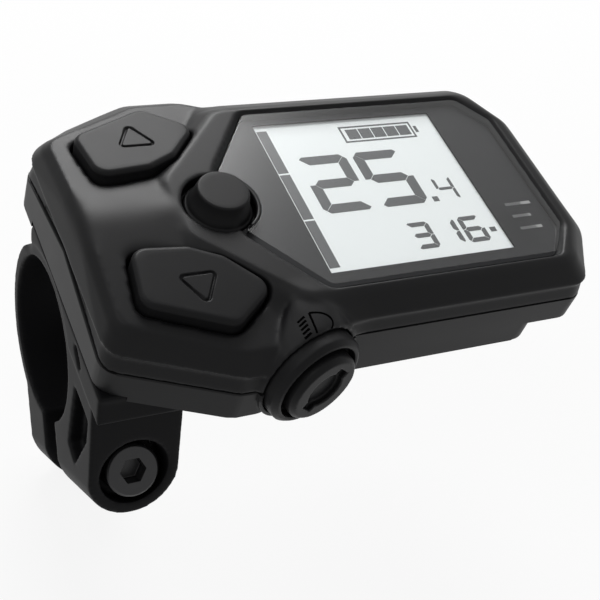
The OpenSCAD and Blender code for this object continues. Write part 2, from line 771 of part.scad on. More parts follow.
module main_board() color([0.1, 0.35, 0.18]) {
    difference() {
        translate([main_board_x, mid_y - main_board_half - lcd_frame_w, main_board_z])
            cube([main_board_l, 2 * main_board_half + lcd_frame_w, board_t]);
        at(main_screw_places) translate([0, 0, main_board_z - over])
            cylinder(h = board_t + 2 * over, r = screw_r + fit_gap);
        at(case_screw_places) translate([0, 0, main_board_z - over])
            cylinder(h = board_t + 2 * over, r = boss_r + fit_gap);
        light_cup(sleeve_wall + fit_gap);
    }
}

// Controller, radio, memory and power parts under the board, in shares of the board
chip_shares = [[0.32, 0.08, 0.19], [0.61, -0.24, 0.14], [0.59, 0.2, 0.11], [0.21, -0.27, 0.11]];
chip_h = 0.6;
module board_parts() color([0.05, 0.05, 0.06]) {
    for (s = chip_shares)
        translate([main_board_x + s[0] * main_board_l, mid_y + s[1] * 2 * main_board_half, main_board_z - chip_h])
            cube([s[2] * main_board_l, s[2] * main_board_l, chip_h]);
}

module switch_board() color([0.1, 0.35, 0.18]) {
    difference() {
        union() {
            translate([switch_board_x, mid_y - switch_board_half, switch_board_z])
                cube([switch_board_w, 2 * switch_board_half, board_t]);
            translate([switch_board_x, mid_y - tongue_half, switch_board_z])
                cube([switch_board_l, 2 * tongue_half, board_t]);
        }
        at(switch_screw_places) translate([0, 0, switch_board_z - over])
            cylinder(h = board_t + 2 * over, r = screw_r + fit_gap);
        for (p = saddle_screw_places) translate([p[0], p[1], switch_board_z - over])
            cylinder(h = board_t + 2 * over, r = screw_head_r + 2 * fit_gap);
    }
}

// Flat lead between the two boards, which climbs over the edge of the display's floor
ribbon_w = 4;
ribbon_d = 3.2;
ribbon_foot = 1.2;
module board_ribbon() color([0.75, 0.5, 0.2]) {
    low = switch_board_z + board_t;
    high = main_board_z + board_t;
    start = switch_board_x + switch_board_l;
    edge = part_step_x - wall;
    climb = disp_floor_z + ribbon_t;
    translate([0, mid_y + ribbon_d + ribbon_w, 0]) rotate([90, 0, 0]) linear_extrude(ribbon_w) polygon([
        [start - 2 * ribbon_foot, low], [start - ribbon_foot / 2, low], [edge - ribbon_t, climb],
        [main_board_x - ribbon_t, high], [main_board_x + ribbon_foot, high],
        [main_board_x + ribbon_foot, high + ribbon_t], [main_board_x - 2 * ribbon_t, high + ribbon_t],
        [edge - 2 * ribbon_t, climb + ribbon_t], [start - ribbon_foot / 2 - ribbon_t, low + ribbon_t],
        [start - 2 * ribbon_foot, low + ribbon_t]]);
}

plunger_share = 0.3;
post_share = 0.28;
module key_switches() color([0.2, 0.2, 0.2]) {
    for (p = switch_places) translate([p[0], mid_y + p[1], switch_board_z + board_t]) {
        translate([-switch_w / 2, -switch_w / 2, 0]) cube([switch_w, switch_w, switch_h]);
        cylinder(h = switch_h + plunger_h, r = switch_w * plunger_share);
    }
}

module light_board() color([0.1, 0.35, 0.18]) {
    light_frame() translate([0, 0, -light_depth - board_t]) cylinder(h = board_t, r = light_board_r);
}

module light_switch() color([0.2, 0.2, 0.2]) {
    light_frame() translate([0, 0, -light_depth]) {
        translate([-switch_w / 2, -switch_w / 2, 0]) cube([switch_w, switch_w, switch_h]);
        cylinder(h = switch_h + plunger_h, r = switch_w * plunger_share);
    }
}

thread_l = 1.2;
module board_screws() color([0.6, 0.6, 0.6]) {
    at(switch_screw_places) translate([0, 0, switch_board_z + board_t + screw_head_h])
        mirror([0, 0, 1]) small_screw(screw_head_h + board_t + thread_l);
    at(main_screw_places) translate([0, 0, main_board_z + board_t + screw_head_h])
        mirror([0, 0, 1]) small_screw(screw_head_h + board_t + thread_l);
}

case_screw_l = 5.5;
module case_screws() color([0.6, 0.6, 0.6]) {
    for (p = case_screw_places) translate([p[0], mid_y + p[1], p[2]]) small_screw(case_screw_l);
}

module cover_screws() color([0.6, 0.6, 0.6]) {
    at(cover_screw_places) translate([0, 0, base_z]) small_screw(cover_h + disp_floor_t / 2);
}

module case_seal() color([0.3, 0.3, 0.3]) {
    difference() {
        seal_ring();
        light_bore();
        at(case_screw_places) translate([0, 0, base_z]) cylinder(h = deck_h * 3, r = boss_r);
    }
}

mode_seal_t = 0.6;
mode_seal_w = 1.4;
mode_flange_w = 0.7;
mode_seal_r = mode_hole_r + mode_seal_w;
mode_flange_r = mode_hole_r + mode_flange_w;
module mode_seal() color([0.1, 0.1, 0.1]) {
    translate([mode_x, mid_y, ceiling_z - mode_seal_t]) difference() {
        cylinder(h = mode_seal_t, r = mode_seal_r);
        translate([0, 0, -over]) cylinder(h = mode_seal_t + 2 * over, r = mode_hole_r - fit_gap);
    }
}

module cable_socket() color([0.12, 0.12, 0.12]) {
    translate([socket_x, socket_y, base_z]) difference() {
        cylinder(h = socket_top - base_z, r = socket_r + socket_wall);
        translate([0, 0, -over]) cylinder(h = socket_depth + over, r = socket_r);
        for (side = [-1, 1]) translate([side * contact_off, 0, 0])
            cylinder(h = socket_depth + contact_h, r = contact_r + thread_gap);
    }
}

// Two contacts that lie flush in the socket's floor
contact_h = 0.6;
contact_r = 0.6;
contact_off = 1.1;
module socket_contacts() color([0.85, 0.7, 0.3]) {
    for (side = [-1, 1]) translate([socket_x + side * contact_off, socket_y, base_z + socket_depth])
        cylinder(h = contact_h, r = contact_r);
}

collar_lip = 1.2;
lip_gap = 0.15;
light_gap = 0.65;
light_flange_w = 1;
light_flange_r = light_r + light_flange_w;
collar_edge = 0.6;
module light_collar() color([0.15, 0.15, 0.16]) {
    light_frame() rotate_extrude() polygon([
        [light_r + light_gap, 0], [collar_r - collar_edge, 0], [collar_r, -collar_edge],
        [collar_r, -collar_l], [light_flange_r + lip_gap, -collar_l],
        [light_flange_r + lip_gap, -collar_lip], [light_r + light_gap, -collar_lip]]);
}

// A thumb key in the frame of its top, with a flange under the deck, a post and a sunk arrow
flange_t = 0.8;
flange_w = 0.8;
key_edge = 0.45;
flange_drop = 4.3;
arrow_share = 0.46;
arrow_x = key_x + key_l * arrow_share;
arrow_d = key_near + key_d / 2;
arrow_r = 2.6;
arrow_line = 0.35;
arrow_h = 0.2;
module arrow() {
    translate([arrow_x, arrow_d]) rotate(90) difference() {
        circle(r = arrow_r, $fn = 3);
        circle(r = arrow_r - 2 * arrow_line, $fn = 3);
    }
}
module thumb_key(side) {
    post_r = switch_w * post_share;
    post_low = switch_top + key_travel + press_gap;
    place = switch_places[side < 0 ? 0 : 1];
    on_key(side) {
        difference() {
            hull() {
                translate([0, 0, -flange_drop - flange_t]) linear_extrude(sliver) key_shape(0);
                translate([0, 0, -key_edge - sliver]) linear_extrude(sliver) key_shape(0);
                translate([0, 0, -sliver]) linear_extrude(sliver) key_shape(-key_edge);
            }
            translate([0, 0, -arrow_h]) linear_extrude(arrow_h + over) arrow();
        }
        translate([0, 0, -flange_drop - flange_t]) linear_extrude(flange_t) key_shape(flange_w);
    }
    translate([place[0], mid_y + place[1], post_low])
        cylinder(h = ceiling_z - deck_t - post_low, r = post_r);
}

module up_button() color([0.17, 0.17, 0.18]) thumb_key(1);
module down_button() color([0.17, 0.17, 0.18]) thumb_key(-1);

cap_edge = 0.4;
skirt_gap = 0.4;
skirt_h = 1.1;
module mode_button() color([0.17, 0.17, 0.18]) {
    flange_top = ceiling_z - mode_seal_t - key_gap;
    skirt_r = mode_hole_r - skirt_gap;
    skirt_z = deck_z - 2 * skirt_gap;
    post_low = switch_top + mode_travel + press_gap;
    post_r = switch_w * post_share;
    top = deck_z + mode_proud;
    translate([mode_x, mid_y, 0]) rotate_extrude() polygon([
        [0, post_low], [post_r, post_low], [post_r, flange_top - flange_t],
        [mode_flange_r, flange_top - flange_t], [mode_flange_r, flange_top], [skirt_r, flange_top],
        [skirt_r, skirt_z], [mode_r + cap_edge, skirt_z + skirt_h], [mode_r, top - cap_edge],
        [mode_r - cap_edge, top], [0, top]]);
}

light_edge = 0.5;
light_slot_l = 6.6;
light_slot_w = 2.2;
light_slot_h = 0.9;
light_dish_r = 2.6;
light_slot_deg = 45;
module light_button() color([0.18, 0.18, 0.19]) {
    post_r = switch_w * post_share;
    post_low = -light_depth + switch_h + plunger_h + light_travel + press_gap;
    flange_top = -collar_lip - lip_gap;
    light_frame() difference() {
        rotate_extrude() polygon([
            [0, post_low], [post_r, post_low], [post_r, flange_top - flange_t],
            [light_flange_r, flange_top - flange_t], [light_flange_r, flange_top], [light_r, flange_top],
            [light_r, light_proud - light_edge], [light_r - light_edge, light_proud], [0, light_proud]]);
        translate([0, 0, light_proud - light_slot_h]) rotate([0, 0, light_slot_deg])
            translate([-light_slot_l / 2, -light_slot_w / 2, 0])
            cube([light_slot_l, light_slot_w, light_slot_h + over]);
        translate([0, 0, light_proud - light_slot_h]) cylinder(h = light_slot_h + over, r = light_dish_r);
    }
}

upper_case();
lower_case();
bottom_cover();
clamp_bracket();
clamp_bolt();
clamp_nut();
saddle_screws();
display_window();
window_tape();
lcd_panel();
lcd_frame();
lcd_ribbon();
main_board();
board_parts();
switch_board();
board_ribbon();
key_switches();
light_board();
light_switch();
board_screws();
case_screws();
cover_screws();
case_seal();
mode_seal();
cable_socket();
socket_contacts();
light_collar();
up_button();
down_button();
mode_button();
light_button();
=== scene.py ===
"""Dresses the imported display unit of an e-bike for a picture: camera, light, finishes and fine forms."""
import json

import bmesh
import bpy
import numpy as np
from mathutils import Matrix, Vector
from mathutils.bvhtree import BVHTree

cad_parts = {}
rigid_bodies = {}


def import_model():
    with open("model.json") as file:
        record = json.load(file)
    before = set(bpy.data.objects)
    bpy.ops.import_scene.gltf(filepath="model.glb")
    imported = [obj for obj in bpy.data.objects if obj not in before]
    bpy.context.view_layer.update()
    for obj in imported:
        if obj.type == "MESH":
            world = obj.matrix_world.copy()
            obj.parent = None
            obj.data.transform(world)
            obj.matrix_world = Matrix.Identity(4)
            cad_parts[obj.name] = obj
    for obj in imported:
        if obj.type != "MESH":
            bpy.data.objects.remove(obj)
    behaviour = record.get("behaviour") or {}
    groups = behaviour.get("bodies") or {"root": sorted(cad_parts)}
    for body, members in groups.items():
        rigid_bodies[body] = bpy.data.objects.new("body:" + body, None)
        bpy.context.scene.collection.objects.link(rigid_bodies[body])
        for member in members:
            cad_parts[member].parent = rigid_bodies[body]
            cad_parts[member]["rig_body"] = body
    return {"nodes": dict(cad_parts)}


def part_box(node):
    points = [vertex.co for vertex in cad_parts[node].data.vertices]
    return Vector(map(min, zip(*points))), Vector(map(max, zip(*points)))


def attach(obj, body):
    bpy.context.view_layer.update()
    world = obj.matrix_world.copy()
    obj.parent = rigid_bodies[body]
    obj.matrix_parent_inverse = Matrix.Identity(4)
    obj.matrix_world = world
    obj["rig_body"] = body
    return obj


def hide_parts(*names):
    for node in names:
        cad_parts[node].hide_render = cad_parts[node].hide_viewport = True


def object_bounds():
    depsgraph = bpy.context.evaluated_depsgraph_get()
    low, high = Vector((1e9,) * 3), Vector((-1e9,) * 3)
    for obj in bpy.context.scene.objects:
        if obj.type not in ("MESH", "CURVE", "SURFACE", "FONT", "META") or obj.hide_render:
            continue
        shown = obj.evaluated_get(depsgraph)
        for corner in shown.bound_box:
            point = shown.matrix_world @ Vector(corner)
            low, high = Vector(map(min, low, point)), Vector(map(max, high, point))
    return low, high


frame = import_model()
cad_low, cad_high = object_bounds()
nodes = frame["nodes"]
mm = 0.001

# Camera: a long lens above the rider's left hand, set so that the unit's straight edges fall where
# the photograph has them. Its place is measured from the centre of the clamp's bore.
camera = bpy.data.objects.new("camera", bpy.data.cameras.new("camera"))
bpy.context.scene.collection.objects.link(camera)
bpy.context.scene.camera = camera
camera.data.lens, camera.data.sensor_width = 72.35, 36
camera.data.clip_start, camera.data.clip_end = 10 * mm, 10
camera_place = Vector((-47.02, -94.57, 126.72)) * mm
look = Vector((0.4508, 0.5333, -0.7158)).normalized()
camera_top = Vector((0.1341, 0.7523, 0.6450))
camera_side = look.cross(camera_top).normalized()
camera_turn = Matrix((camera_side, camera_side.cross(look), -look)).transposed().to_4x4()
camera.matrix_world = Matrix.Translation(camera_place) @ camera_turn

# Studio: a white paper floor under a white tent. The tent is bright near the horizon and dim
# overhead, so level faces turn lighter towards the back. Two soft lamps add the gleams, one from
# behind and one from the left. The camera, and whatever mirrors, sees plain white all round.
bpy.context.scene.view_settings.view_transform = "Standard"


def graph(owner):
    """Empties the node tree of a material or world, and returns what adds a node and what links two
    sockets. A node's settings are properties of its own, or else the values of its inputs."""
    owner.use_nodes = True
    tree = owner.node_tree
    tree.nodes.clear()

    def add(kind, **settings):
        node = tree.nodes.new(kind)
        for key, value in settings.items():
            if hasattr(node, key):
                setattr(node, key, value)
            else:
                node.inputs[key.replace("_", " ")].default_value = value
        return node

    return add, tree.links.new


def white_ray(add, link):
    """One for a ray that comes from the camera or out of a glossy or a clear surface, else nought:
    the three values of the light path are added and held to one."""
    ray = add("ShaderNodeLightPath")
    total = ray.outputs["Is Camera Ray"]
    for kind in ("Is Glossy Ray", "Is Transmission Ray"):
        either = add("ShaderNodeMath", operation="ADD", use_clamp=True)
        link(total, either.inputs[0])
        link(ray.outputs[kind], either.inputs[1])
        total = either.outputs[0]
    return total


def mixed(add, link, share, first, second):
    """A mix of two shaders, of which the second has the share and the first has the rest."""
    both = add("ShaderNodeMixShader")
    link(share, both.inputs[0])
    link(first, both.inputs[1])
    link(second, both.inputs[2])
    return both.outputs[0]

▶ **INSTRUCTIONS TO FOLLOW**
Your task is to output exactly the lines from the one with "imported = [obj" through the one with "obj.data.transform(world)", counting both ends.

▶ **FINISHED EXERCISE**
    imported = [obj for obj in bpy.data.objects if obj not in before]
    bpy.context.view_layer.update()
    for obj in imported:
        if obj.type == "MESH":
            world = obj.matrix_world.copy()
            obj.parent = None
            obj.data.transform(world)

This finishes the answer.